Someday maybe SSIS will be able to do the work of the BDD automatically, but for now you have an easy way to amp up your usage of multi-processor and multi-core servers by introducing parallelism in the data flow of an SSIS package.
Very nice write-up. This will be a very handy feature in SSIS.
Good article. Great to see this functionality eventually emerging. I take it that in the second example there is a bit of code duplication? If BDD does become an automatic task do you think we could see it as a container so each task is applied across all available processors/ thread and the number of processors/ threads used can be a variable or automatically deduced by SSIS?
To wildh: Your comments are spot-on: Yes, there is duplication of the pipeline components to make this work with the current version of the BDD. Yes, having some way to demark the transforms that can be run in parallel would make sense rather than duplicating them. Yes it would be nice to then be able to specify the level of parallelism or let SSIS auto-configure it. This is all functionality we have to hope will be in a future version of SSIS. The BDD is simply a tool we can use in the interim.
Thanks for the feedback!
For a demo of the Balanced Data Distributor, go to technet.microsoft.com/.../hh369962 .

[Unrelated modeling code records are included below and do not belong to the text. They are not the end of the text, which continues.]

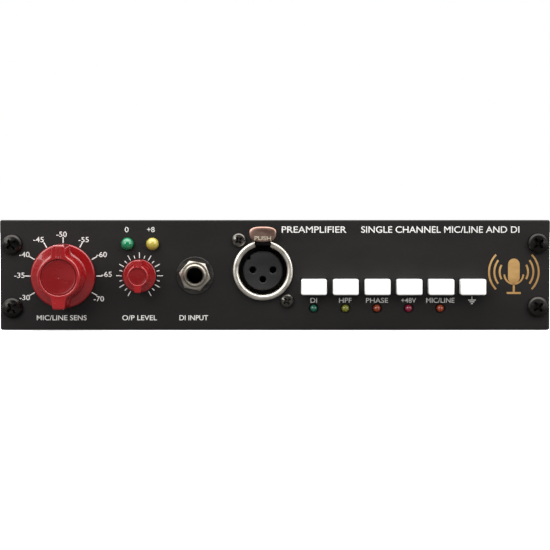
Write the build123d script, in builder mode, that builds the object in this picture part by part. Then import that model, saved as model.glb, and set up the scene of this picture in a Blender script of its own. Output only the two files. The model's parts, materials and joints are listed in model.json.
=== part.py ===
"""A half-rack, one-unit microphone preamp as an assembly of separate pieces.

Frame: millimetres, +Z up, the front panel faces -Y and +X is to the right as the front is read.
The origin is under the middle of the object's box, on the surface that the feet stand on.

Each piece is drawn on a seat: a plane on the front or rear panel whose Z points out at the user,
whose X points to the user's right and whose Y points up. A height of w is then w in front of
the panel's face, and a negative height is inside the case.
"""

import math
import os

from build123d import *

os.makedirs("parts", exist_ok=True)

# Front panel: half of a 19 inch rack, one unit high
PANEL_WIDTH = 217.0
PANEL_HEIGHT = 43.4
PANEL_THICK = 3.0
PANEL_LIFT = 0.2

# Sheet metal case behind it
CASE_WIDTH = 215.0
CASE_BOTTOM = 2.0
CASE_TOP = 41.8
CASE_DEPTH = 190.0
SHEET = 1.2
REAR_THICK = 1.5
FIT_GAP = 0.1
SLIDE_GAP = 0.3

# How far the pieces stand out of each panel
GAIN_KNOB_TOP = 16.2
REAR_PROUD = 9.0

CENTRE_Z = PANEL_LIFT + PANEL_HEIGHT / 2
FRONT_Y = GAIN_KNOB_TOP - (GAIN_KNOB_TOP + CASE_DEPTH + REAR_PROUD) / 2
REAR_Y = FRONT_Y + CASE_DEPTH
INSIDE_FRONT_Y = FRONT_Y + PANEL_THICK
INSIDE_REAR_Y = REAR_Y - REAR_THICK
INSIDE_X = CASE_WIDTH / 2 - SHEET - FIT_GAP
FLOOR_TOP = CASE_BOTTOM + SHEET
BOARD_TOP = 11.0
BOARD_THICK = 1.6

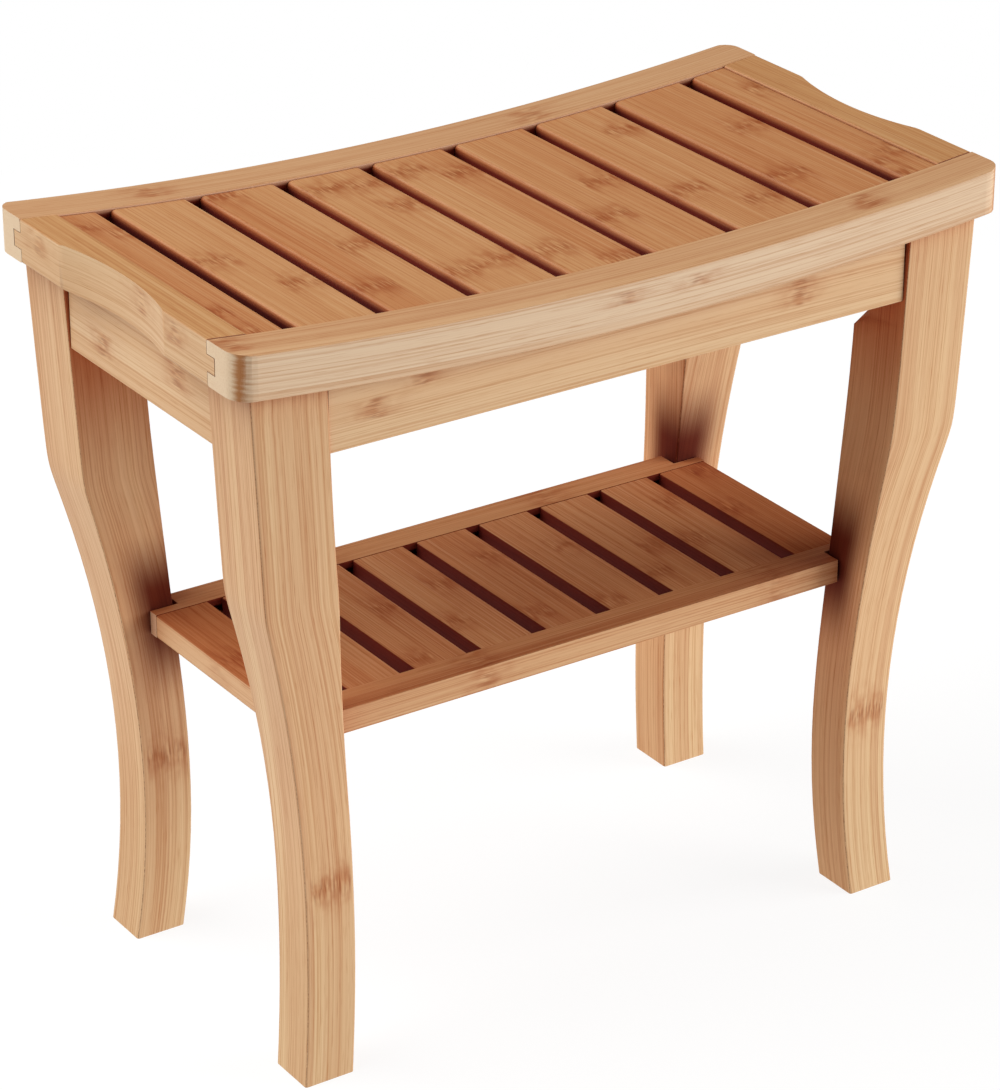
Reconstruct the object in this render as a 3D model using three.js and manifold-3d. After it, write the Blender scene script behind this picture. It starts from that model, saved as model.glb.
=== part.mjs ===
// Slatted shower stool: a dished seat with hand-holds at both ends, four sabre legs, aprons between
// the legs and a slatted shelf below.
// Millimetres. +X runs along the stool, +Y to its back, +Z up. The origin is on the floor, under the
// middle of the seat.
import * as THREE from 'three';
import Module from 'manifold-3d';

const wasm = await Module();
wasm.setup();

// ---- driving dimensions ------------------------------------------------------------------------
const GAP = 0.3;               // glue line left between pieces that touch
const ARRIS = 1.2;             // eased edge of every board

const SEAT_LENGTH = 490;
const SEAT_DEPTH = 258;
const SEAT_END_HEIGHT = 450;   // top of the rails at the two ends
const SEAT_DISH = 13;          // how far the middle of the seat lies below its ends
const SEAT_CORNER = 12;        // plan radius of the four seat corners

const RAIL_HEIGHT = 25.4;
const RAIL_WIDTH = 29.2;       // front and back rails
const END_RAIL_WIDTH = 23.2;
const TONGUE_LENGTH = 7.5;     // tongue of the end rails, let into the long rails
const TONGUE_TOP = 8.1;        // depth of the tongue's upper face below the rail top
const TONGUE_HEIGHT = 9.3;
const HOLD_DEPTH = 8.2;        // hand-hold scooped out of each end rail
const HOLD_RADIUS = 200;

const SLAT_PITCH = 55.5;
const SLAT_GAP = 8.3;
const SLAT_COUNT = 9;          // the first and last are half slats
const SLAT_THICKNESS = 10.5;
const SLAT_DROP = 1.3;         // slat top below rail top
const SLAT_EDGE = 2.4;
const SLAT_JOINT_EDGE = 0.5;   // edge of the half slats where they meet the end rails
const BATTEN_WIDTH = 12;
const BATTEN_HEIGHT = 12;

const APRON_BOTTOM = 379;
const APRON_THICKNESS = 18;
const APRON_FRONT = 117.9;     // outer face of the front and back aprons, from the middle
const APRON_END = 230;         // outer face of the end aprons, from the middle
const APRON_HALF_LENGTH = 185.8;
const APRON_HALF_DEPTH = 76.1;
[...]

Ok..when do we use BDD and When to use Multi-Cast ?
Good info, I want to know if the task work in win server 2003 sp2?
Is there any new feature added in BBD's 2012 version?
Very nice, very t the point. Thanks for this
Enjoyed this information, we may be able to use this, but more importantly, I hope it opens the door for great products and the way those products work to create maximum efficiency.
Very useful component.
This is an useful component and I have recommended this to many SSIS developer.